Collected data
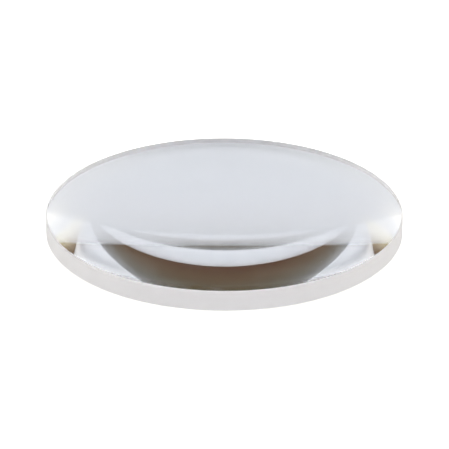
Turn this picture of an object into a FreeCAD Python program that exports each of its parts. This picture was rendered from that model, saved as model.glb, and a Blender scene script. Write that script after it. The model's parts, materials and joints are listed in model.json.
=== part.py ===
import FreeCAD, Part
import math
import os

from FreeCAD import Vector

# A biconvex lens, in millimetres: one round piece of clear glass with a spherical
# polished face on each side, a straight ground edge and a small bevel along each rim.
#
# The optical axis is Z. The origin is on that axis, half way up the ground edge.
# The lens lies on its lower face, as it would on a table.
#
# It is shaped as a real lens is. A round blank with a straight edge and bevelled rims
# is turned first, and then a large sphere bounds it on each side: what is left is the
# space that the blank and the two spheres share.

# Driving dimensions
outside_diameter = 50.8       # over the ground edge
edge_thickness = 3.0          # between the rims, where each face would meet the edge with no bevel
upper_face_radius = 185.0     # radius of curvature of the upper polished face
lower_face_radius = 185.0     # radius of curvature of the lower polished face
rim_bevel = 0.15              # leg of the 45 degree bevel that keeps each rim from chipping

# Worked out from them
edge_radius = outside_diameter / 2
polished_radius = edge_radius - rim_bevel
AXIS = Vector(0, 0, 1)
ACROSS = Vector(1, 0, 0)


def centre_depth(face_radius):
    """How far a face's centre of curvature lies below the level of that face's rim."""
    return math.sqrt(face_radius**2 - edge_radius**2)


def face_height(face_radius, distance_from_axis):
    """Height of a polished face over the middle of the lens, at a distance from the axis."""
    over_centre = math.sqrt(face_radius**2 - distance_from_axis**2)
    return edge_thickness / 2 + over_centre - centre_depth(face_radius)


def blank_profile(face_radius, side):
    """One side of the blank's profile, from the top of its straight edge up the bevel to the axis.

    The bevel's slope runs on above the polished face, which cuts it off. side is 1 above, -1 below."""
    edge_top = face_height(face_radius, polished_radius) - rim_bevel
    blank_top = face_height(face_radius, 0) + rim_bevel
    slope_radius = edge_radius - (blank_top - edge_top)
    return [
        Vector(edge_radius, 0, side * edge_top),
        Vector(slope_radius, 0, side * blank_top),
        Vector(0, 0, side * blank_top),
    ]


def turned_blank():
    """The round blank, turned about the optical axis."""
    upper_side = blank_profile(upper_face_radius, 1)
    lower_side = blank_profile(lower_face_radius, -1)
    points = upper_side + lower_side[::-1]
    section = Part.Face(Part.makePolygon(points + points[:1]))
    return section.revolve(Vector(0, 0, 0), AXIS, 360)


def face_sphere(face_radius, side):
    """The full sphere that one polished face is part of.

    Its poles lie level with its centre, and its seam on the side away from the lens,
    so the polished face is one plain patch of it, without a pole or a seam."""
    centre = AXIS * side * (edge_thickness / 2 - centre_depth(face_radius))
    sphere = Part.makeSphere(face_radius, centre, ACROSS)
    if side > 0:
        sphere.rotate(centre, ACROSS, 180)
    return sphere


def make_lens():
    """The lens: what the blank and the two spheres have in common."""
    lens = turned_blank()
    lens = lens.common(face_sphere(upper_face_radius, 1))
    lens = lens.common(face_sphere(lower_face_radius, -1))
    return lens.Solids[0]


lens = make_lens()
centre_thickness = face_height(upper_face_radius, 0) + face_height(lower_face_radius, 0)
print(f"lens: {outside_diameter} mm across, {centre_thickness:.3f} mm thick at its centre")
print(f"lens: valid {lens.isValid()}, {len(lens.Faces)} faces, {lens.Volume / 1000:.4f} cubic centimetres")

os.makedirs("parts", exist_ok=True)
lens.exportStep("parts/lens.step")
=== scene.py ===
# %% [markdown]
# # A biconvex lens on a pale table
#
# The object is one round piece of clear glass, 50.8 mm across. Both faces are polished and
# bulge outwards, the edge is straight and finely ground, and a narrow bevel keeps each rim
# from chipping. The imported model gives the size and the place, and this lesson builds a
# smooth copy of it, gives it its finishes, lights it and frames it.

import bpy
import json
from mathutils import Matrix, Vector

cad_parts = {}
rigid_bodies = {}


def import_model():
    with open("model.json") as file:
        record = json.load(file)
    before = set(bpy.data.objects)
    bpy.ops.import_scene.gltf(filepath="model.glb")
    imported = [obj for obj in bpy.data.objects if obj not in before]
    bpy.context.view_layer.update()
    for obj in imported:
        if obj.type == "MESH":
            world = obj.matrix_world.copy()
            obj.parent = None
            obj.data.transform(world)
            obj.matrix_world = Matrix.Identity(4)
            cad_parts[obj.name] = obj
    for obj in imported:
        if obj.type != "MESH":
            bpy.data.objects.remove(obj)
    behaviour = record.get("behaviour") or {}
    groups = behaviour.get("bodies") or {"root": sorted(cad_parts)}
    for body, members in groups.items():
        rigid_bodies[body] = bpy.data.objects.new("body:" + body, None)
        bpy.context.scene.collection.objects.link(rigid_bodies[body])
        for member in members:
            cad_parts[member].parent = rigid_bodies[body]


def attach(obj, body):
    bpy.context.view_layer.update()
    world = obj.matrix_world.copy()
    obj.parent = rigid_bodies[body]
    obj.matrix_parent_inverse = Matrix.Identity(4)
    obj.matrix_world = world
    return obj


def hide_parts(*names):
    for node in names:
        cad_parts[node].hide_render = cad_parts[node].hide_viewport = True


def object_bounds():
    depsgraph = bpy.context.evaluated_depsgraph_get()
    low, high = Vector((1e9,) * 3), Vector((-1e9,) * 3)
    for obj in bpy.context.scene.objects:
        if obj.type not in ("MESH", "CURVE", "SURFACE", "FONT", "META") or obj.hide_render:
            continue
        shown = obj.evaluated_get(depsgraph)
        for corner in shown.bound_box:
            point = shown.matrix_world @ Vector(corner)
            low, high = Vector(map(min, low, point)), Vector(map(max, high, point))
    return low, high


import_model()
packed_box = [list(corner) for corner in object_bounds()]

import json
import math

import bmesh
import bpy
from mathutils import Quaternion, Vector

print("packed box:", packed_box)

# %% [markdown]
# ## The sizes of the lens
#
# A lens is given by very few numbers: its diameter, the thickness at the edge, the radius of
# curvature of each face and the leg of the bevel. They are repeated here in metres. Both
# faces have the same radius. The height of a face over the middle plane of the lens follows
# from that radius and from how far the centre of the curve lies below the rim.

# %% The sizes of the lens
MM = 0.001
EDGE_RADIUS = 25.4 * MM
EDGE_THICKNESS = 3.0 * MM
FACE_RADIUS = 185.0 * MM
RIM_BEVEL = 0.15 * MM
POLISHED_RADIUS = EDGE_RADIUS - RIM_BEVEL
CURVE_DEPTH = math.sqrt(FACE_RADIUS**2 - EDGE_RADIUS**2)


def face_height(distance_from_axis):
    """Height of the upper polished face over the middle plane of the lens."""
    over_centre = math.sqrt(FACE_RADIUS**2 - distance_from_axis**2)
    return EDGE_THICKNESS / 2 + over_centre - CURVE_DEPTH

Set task
Exactly repeat the lines running from the top of the listing to the line bearing "from FreeCAD import Vector", both of those lines included, and only them.

Exercise result
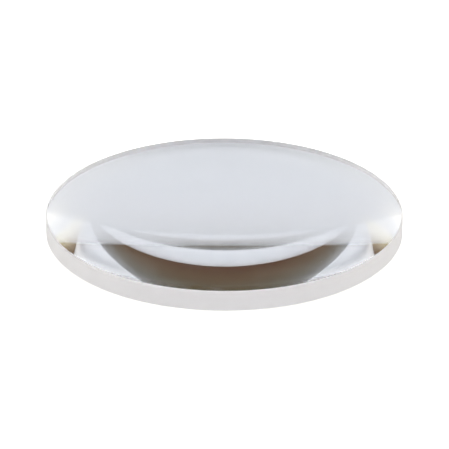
Turn this picture of an object into a FreeCAD Python program that exports each of its parts. This picture was rendered from that model, saved as model.glb, and a Blender scene script. Write that script after it. The model's parts, materials and joints are listed in model.json.
=== part.py ===
import FreeCAD, Part
import math
import os

from FreeCAD import Vector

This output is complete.